If I'm reading your upon question correctly, you want to modify the
formula so that it will look something like:

i= ....( ...)..(..)

Right?

Correct. The example I put in (where i = .0276060) is what happens
when I put the formula I have given in a graphing calculator and have
it solve numerically for i. I need the general case for i, like you
commented i = ....( ...)..(..).

Thank you

Well, I found the formula in its current form overly complicated. The
negative one can be replaced with a negative term and the PMT can be
placed in the numerator as multiplication and division are worked at
the same stage, so my starting formula is:

F = (-P(1+i^n))/i * 1+i

I have to run to class now, but I'll take the formula and try to work
it out while I'm there. If I get a good answer I'll post it, if not,
hope the simplified formula helps someone out.

Not sure if F = (-P(1+i^n))/i * 1+i is equivalent, however since I am
asking I am obviously lacking with my algebra skills. Let me just note
that the 1+i term is raised to the power of n i.e. (1+i)^n.

Let me also try to write the original formual more clearly and cite
what it is from.

FV = PMT * (((1+i)^n)-1)/i) * (1+i)

Not a whole lot less cluttered given the medium for presenting it, but
it might help.

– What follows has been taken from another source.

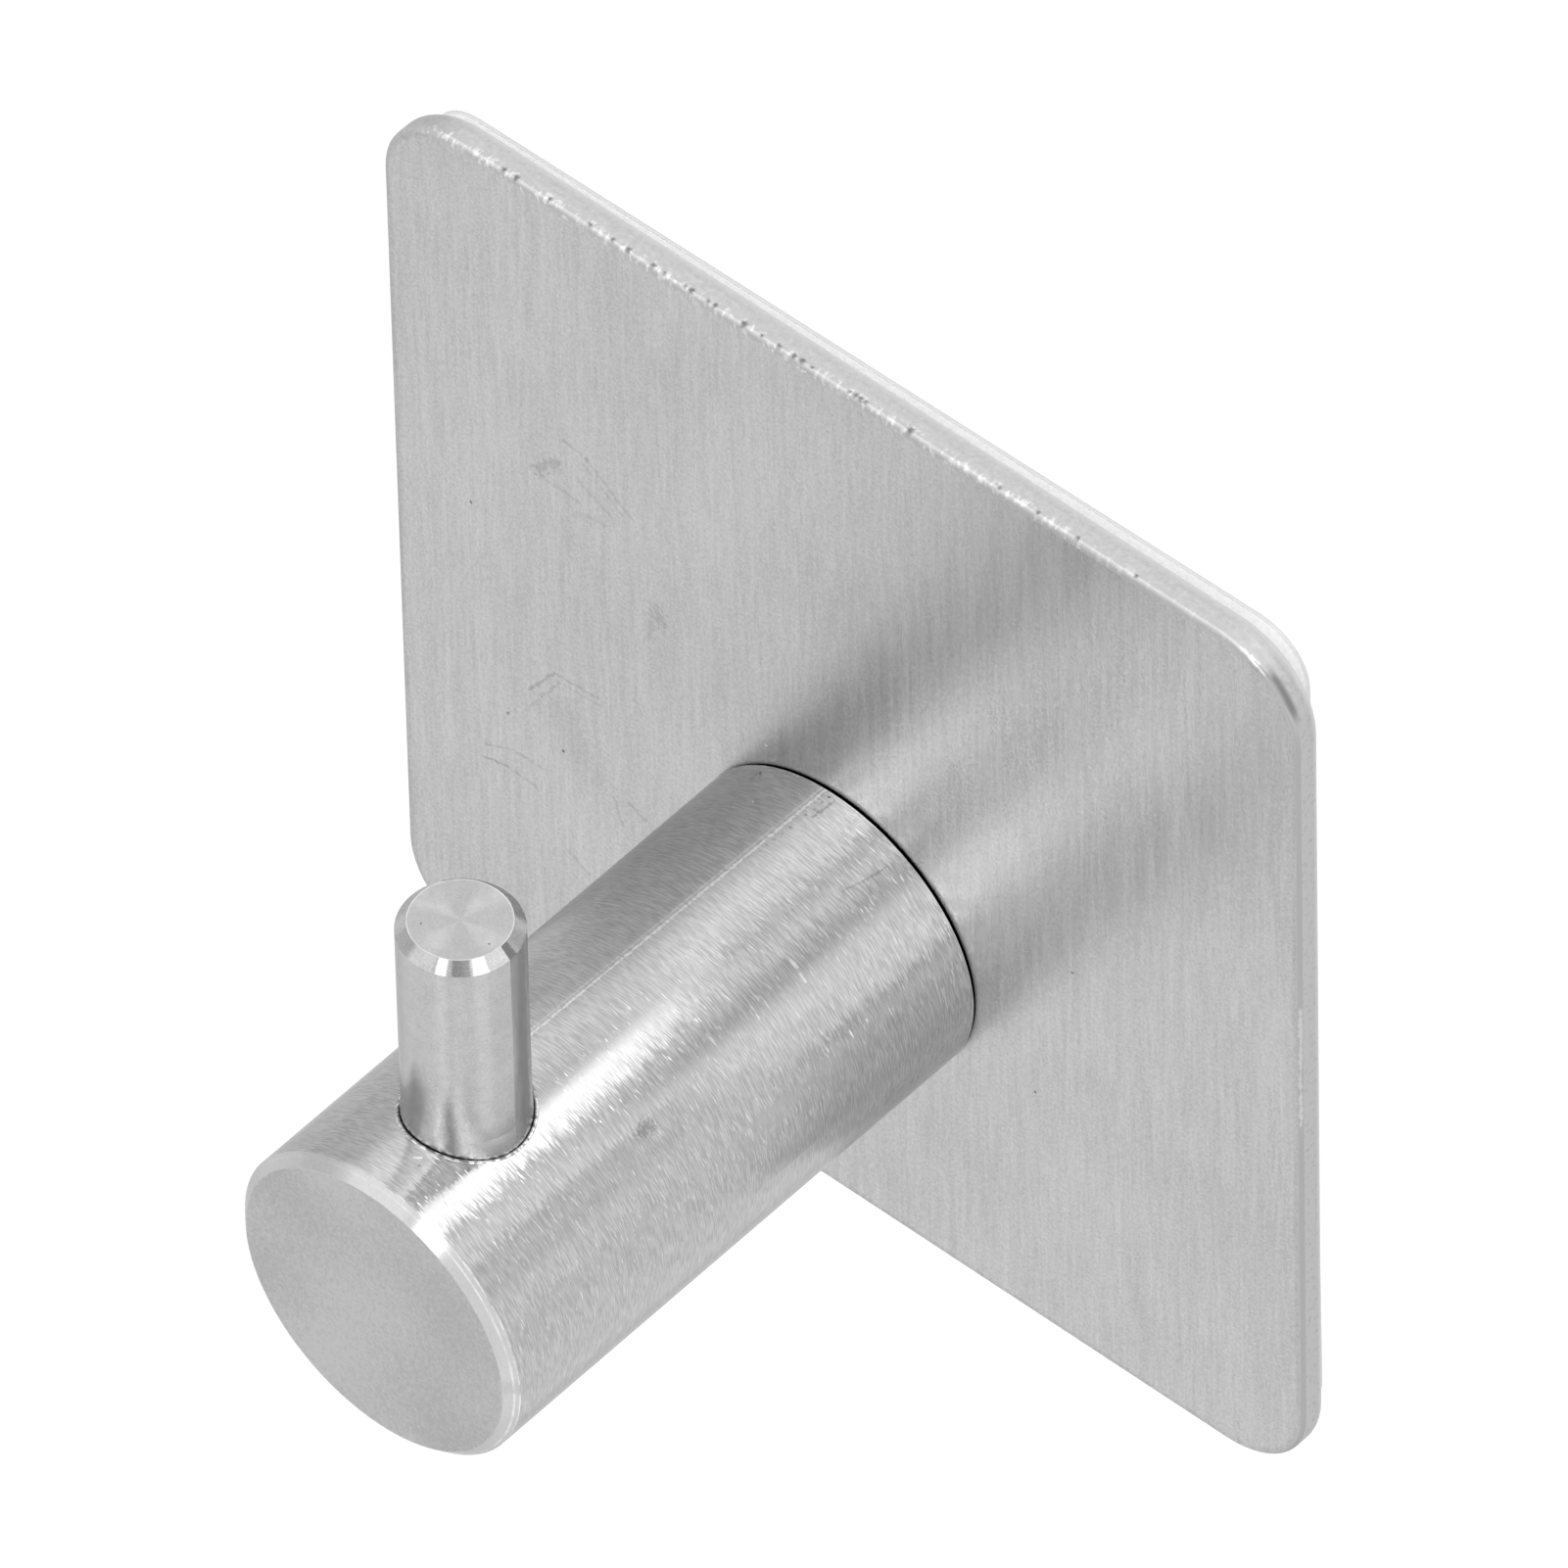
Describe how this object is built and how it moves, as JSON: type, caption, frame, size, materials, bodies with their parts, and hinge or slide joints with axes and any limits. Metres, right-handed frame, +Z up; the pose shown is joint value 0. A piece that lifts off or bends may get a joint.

Additionally the equation represents annuities due.

The page, http://www.investopedia.com/articles/03/101503.asp talks
about annuities due and has the equation in more traditional format.
The equation and its discussion is near the end of the page just
before the conclusion.

For starters it appears you are dealing with annuity-due, meaning
payments made at the beginning of a term and letting it sit after your
last payment for a period, the formulas I will be talking about deal
with annuity-immediate, payments made at the end of the period and end
balance taken right after the last payment.  To convert between the
two we will have FV of n payments = FV of n+1 payments - 1 payment
thus we take the total of your future val. + 1 payment as the future
value for the equation.
To my knowledge there isn't really a definite formula the way you are
searching for, however we do have some fun ways to figure it out to a
given decimal place, probably the best we have is the Newton-Raphson
iteration method, this is given generally as x sub(n+1) = x sub (n) -
(f(x sub(n)/f'(x sub(n) specifically dealing with interest(I'll try to
make this clean):
                     [        (1+i(sub s)^(n) - 1 - k*i(sub s)    ]
i(sub s+1) = i(sub s)[ 1 + -------------------------------------- ]
                     [     (1+i(sub s))^(n-1){1-(i(sub S)(n-1))}-1 ]
where (sub x) is the subscript to i the insurance rate, n is the
number of interest terms, and k is the future value of the annuity
divided by the payment(a little more complicated then that but this is
trying to not get into too much of the math).  Basically what we do
here is take a starting value for i, in this case the best option is
    2(k-n)
i= --------
    k(n-1)
and use that as our (i(sub 1)) complete the formula untill i(sub s+1)
is equal to i(sub s) using your example...
n=16, k=(15646 + 831.1)/831.1 =19.826 this renders our first value for
i equal to 7.652/297.39=.0257305 which we can see is already close to
the wanted interest rate.  Plugging that value for i into the formula
we get
.0257305*[1 + [(1.501524 ? 1 - .510132893)/(1.463858*.6140425 ? 1)]] = .0279209 =>
.0279209*[1 + [(1.553657 ? 1 - .553559763)/(1.511456*.5811865 ? 1)]] = .0278986

Using more exact numbers and not hastily typing them into a calculater
would allow the series to converge faster, but I'm short on time.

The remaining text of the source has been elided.